Сегодняшний день — это праздник для меня еще и благодаря Галине Ванечковой. Галина — редкая женщина. Она страстная и упрямая, стоит на своем, но так, что поддаваться ее воле сладостно. Она нежная и открытая (мне всегда казалось, что ей можно сказать все), и я полагаю, что она умеет не замечать множество второстепенных деталей. Ее реакция часто непредсказуема; когда вы с ней говорите, то скоро понимаете, что некоторые вещи, в которых вы не сомневались до этого, вдруг теряют однозначность, становясь даже подозрительными.
И, наконец, я назову третий повод для радости. Мне бы хотелось, чтобы то, что мы сейчас открываем, было в контакте с чешской поэзией, особенно современной (хорошо, если и с русской). Это мне кажется важным, может быть, самым важным. Чешская поэзия и в 2016 году существует, здесь живут чешские поэты, и их немало, они разные, это не какой-то закрытый клуб. Для чего они нужны сейчас, в 2016 году? Не для того, чтобы мы сами себе доказывали, какие мы благородные и мягкие, что мы уважаем традиции, защищая нечто, что, как мы думаем, было прекрасно, но уже было и прошло. Стихотворение — это не памятник, это противоположность памятнику. Поэты и новая поэзия существуют, они являются индикаторами языка, того языка, который мы используем и о котором ошибочно думаем, что мы его знаем. Поэты в выкристаллизованном виде преподносят нам возможности языка, все его грани, которые иначе были бы давно забыты. Никто другой не делает это лучше. Поэты очень грациозно и быстро могут довести нас туда, где мы еще никогда не были, ответить на вопросы, которые мы не сумели бы задать (и делают они это так убедительно потому, что те же приключения происходят с ними самими в процессе творчества). Хорошие поэты говорят о настоящем так, как невозможно сказать в прозе, только их речь (которая не рассказывает, а просто живет) погружена в настоящее время вся, без остатка. Поэты ручаются за каждый свой текст; нельзя, наверное, писать стихи и не вкладывать в них себя, а это, как я ощущаю, как чувствую — редкость в нашей жизни. Поэты не могут быть чванливыми, ведь каждый их текст сразу же становится элементом цепочки текстов, уже написанных или готовящихся, и этот высший порядок является решающим…

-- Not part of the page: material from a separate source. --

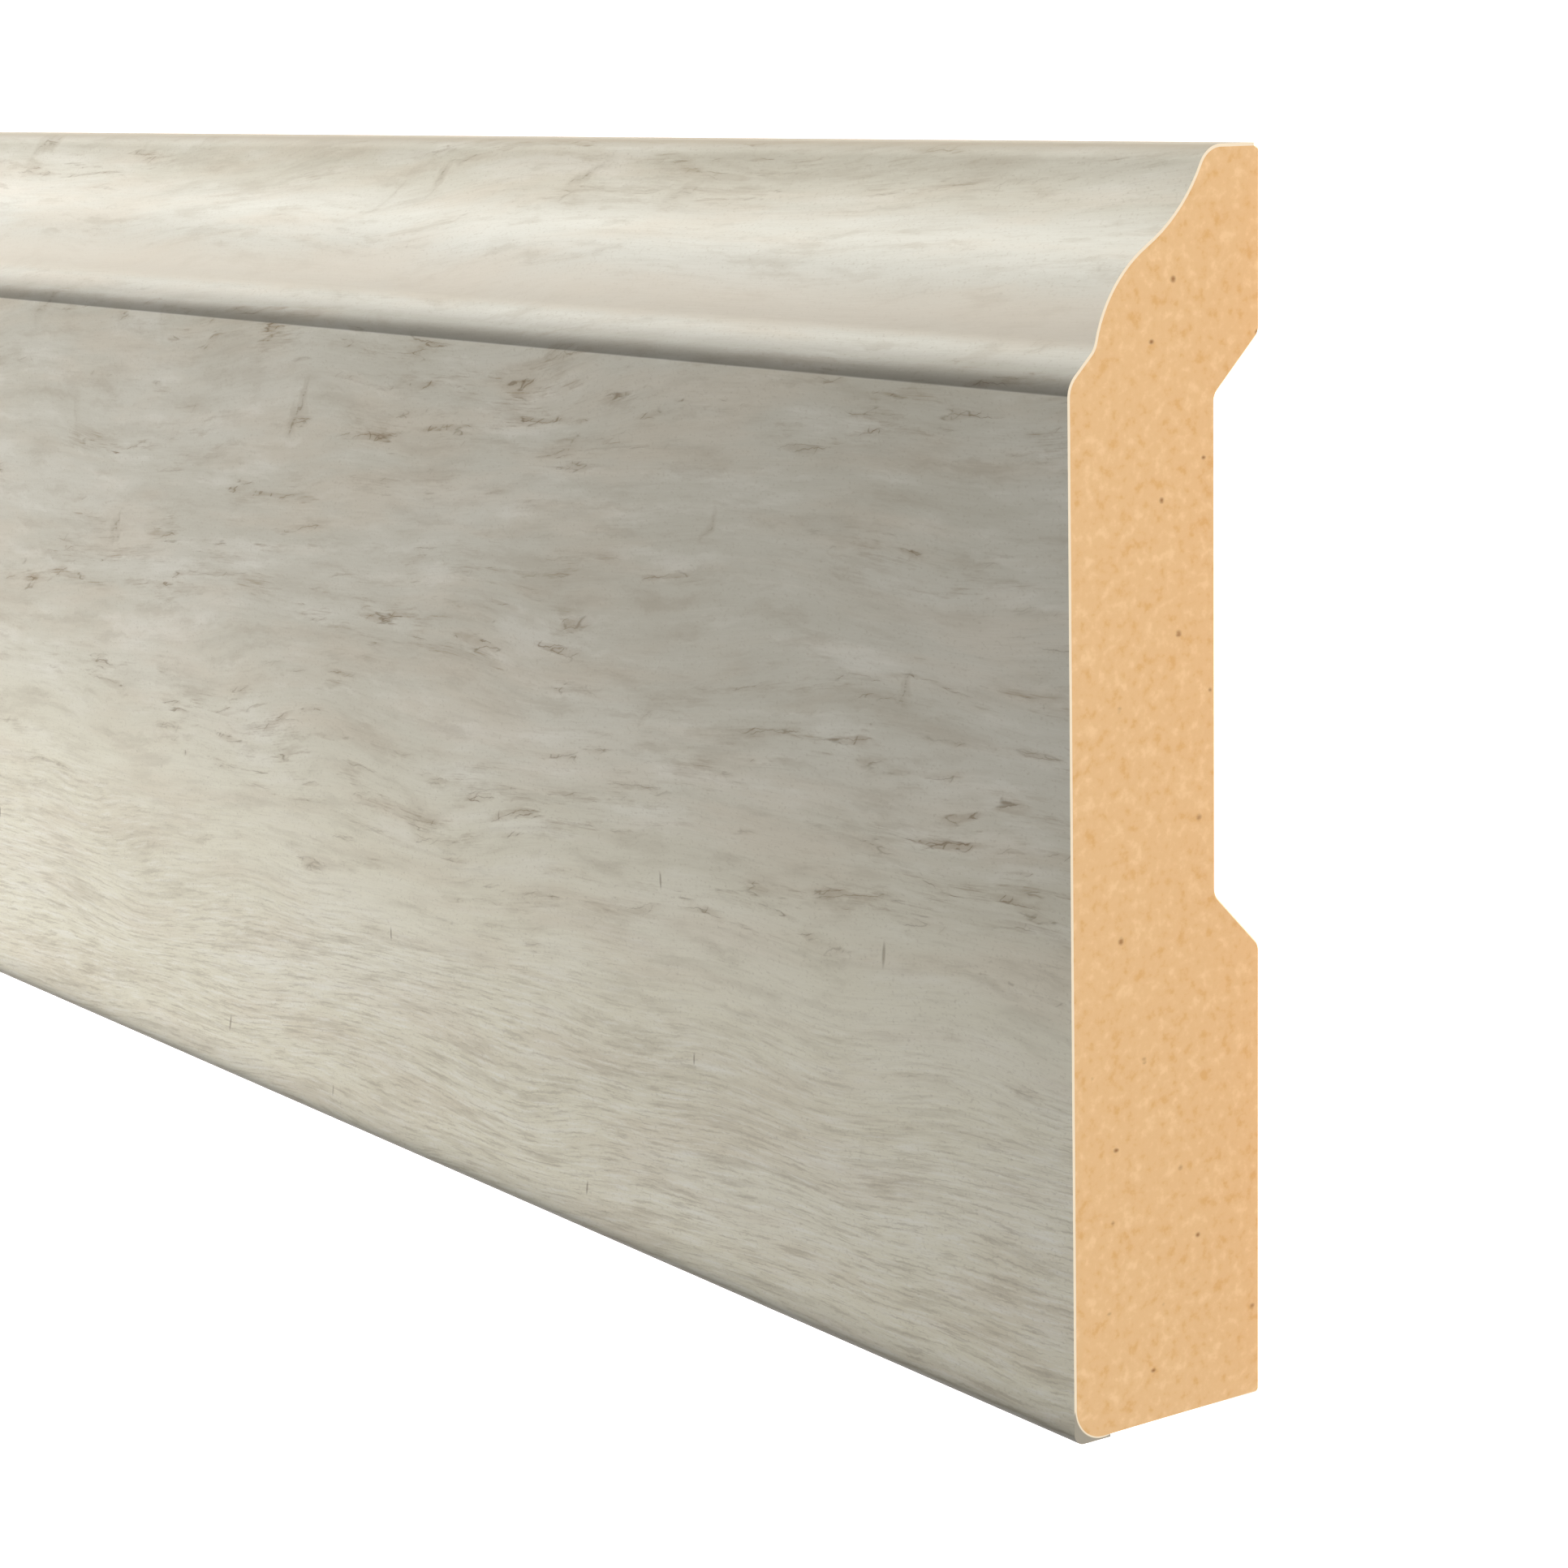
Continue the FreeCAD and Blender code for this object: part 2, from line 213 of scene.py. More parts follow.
def arc(centre, radius, first, last, easing=0.0):
    """Points along a round, each with its twin on the eased outline, between two angles.

    Easing is positive on a convex round, which it makes smaller, and negative in a hollow.
    """
    steps = max(1, math.ceil(math.degrees(abs(last - first)) / ARC_STEP))
    pairs = []
    for k in range(steps + 1):
        turn = first + (last - first) * k / steps
        outward = Vector((math.cos(turn), math.sin(turn)))
        pairs.append((centre + outward * radius, centre + outward * (radius - easing)))
    return pairs


def corner(across, rise):
    """A sharp point of an outline, which isn't eased."""
    return [(Vector((across, rise)), Vector((across, rise)))]


def bearing(start, end):
    """The angle of the line from one point to another."""
    return math.atan2(end.y - start.y, end.x - start.x)


def decor_side(sizes, depth, foot_radius):
    """The rounds of the moulded side, at a depth below the decor, from the foot to the top.

    Each arc of the ogee keeps its centre at every depth, so the layers run parallel.
    """
    half = sizes.board_height / 2
    face = sizes.board_thickness
    quarter = math.radians(90)

    foot_centre = Vector((depth + foot_radius - half, face - depth - foot_radius))
    lip_centre = Vector((half - sizes.lip_drop, face - sizes.lip_radius))
    lip_bend = sizes.lip_radius - depth
    belly_centre = Vector((half - sizes.belly_drop,
                           face - sizes.belly_setback - sizes.belly_radius))
    belly_bend = sizes.belly_radius - depth
    quirk_bend = sizes.quirk_radius + depth
    hollow_bend = sizes.hollow_radius + depth
    nosing_centre = Vector((half - sizes.nosing_radius, face - sizes.nosing_setback))
    nosing_bend = sizes.nosing_radius - depth

    # the quirk touches the lip's slope on one side and the belly on the other
    slope = Vector((math.cos(sizes.lip_angle), -math.sin(sizes.lip_angle)))
    outward = Vector((-slope.y, slope.x))
    lip_end = lip_centre + outward * lip_bend
    to_belly = belly_centre - lip_end
    rise = quirk_bend - to_belly.dot(outward)
    reach = math.sqrt((belly_bend + quirk_bend) ** 2 - rise ** 2)
    quirk_centre = lip_end + slope * (to_belly.dot(slope) - reach) + outward * quirk_bend
    belly_first = bearing(belly_centre, quirk_centre)

    # the hollow touches the belly on one side and the nosing on the other
    span = nosing_centre - belly_centre
    belly_reach = belly_bend + hollow_bend
    nosing_reach = nosing_bend + hollow_bend
    opening = math.acos((belly_reach ** 2 + span.length_squared - nosing_reach ** 2)
                        / (2 * belly_reach * span.length))
    belly_last = bearing(belly_centre, nosing_centre) + opening
    hollow_centre = belly_centre + belly_reach * Vector((math.cos(belly_last),
                                                         math.sin(belly_last)))
    nosing_first = bearing(nosing_centre, hollow_centre)
    lip_last = quarter - sizes.lip_angle
    return {
        "foot": arc(foot_centre, foot_radius, 2 * quarter, quarter),
        "lip": arc(lip_centre, lip_bend, quarter, lip_last),
        "quirk": arc(quirk_centre, quirk_bend, lip_last + math.pi, belly_first + math.pi),
        "belly": arc(belly_centre, belly_bend, belly_first, belly_last),
        "hollow": arc(hollow_centre, hollow_bend, belly_last + math.pi, nosing_first + math.pi),
        "nosing": arc(nosing_centre, nosing_bend, nosing_first, 0.0),
    }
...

Так что у нас образовалась новая троица: Марина, Галина и современные поэты и их стихи. Вы чувствуете, что между ними много общего? Я — да. Нервы, настоящее время, тревожность, умение будоражить наши умы и личная ответственность… Три противоположности памятнику! Это могло бы стать хорошей основой для данного Центра. Пусть так и будет.